Set to launch in the next few months, the campaign is focusing on derailing LNG because it believes that the fuel is being presented as a cleaner alternative – when its ‘adverse life-cycle pollution impacts’ mean that it is not a genuine step forward.

Speaking exclusively to Bunkerspot, Menezes said: ‘Proponents of fossil liquefied gas are gaslighting the maritime industry, policymakers and investors away from zero-emissions solutions and towards a dead-end path.’

Much of the debate on LNG’s credibility centres on the issue of ‘methane slip’. It is widely accepted that methane is a climate pollutant with significant short-term warming effects. Indeed, in this context methane is more damaging than carbon dioxide – and this is a problem because methane leaks, or slips, into the atmosphere right across the LNG lifecycle: from extraction and processing through to distribution and usage.

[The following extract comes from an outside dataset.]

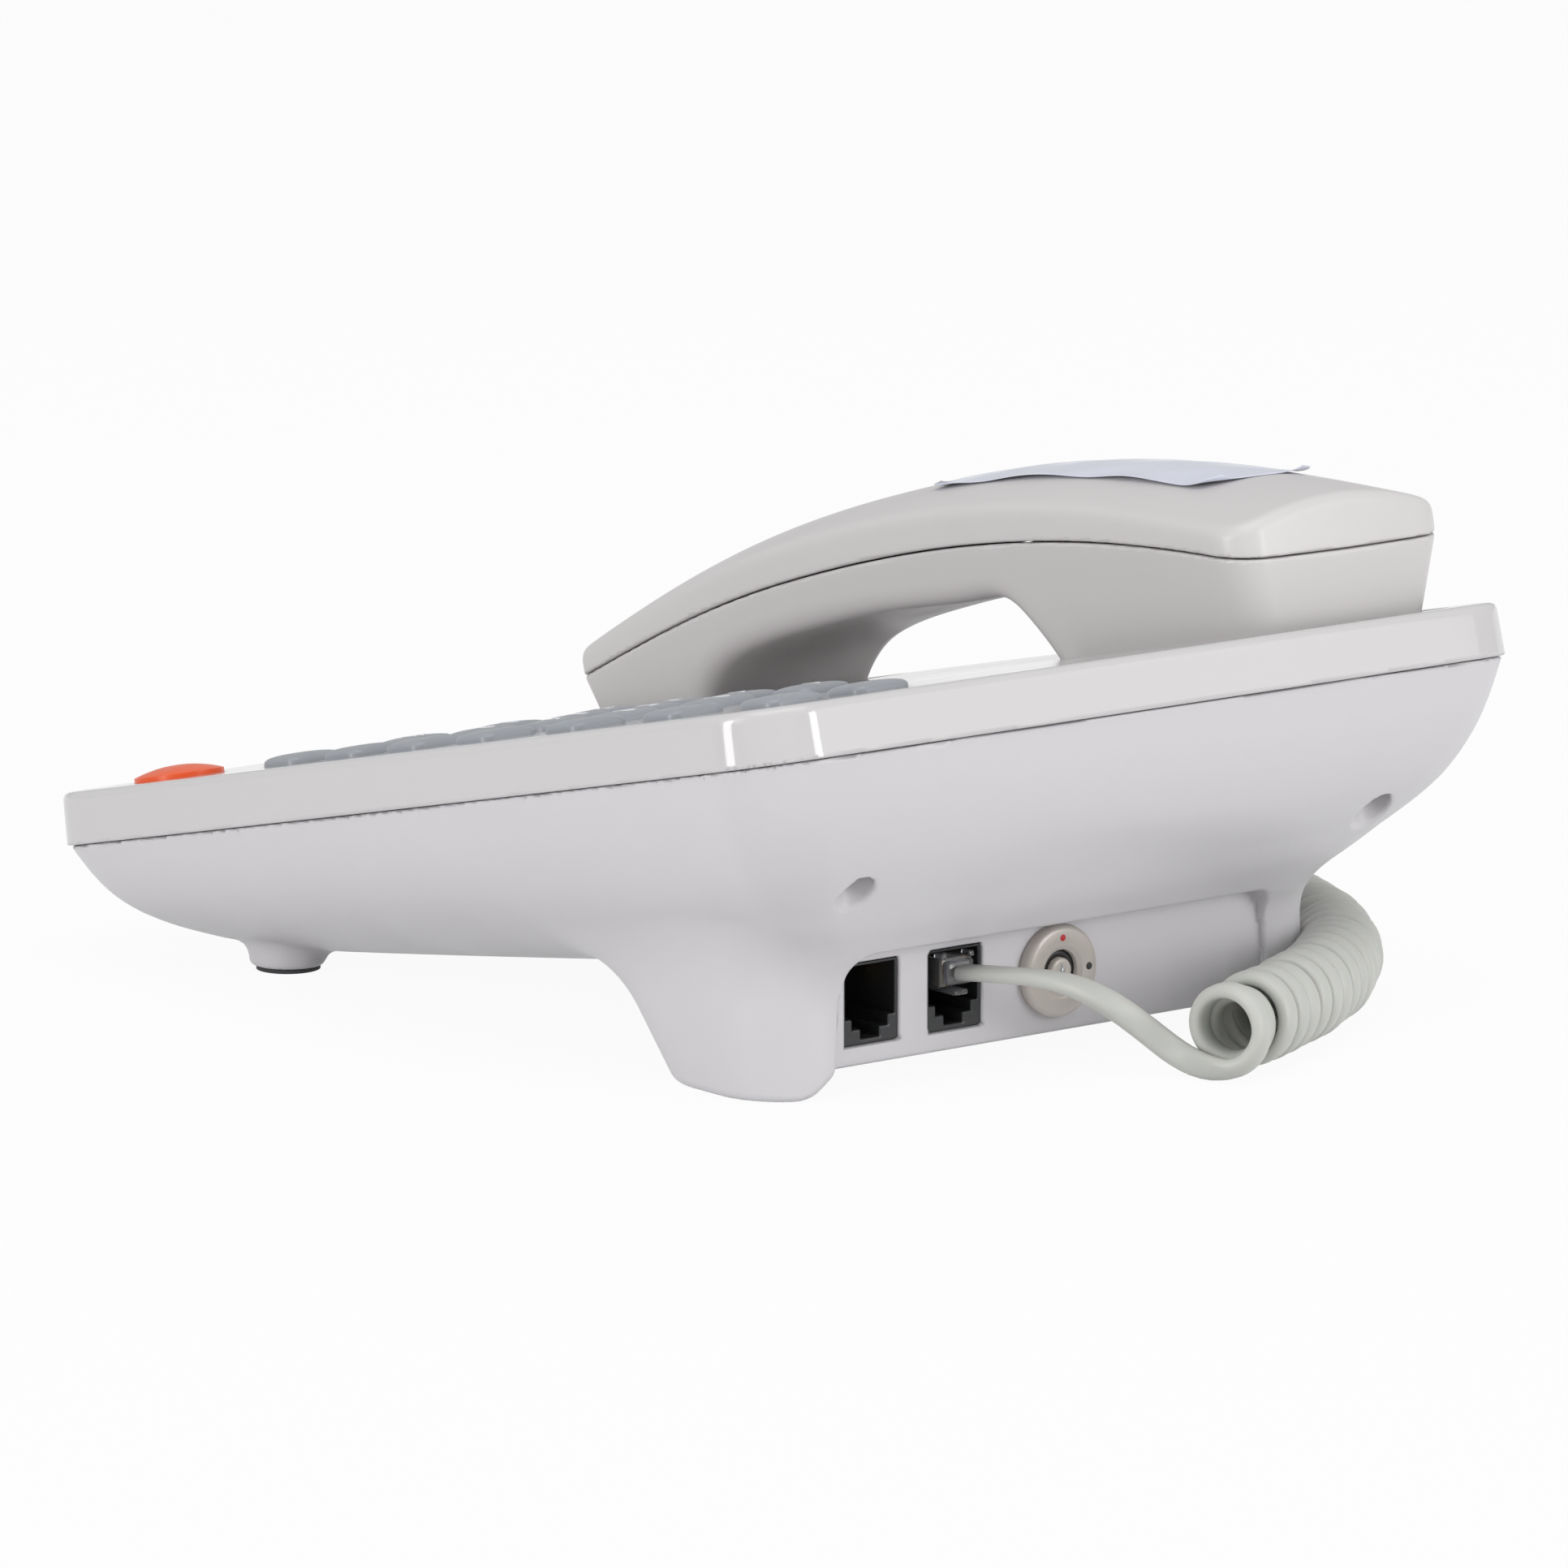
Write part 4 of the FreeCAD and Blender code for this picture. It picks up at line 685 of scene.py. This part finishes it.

The manufacturers of ships’ engines acknowledge the issue, but say they are making significant progress on methane slip with the latest generation of LNG-fuelled engines (and those to come in the future). However, the Say No to LNG campaign organisers counter this by flagging up statistics from the Fourth IMO GHG study which indicate that, when soundings were taking in 2017, 40% of marine fuel LNG was being used in high methane slip engines. They also believe that, far from being brought under control, methane emission from ships ‘are expected to continue growing in the near future’. Furthermore, Say No to LNG emphasises the importance of a full well-to-wake (WTW) emissions analysis, and argues that the environmental impacts of upstream LNG include not only methane slip but also concentrations of hazardous pollutants near drilling sites, groundwater contamination and health risks to populations living near fracking sites.

Menezes believes that the growing LNG-capable orderbook ‘raises concerns that the sector will waste significant resources in building more fossil-fuelled ships that will worsen climate warming, instead of investing in real zero-emission solutions, like zero-emission fuels and wind propulsion technology.’

While the campaign is emphatic in its opposition to LNG, it is not looking to specifically champion any one of the other fuels which are being proposed as solutions for the maritime industry. Instead, Menezes suggests, it will recognise that there is no one-size-fits-all-solution across all regions. The campaign’s view is that a number of different fuels and technologies could come into play – but they will have to meet four key criteria. Menezes offers this summary: ‘The campaign supports a solution for shipping decarbonisation that is 1.5C-aligned, considers a lifecycle approach, goes beyond fuel solutions (i.e. includes operational and efficiency measures), and is aligned with a just and equitable transition.’

So, while the campaign is saying No to LNG, it is also saying Yes to a wide range of options – and it says it is open to working with shipping industry stakeholders, researchers, NGOs and community leaders to discuss and support those options.

Menezes believes that the discussions – and the actions – need to start as soon as possible. 

‘For the shipping sector,’ she warns, ‘the current trajectory and the IMO's target to reduce emissions by half by 2050 do not get the industry anywhere close to zero emissions before 2050 compared to the 2008 emissions baseline. To keep the sector emissions within the Paris Agreement budget and avoid worsening climate impacts, the shipping industry and the IMO need to aim for zero emissions by no later than 2050 and start reducing its greenhouse gas (GHG) footprint right now.’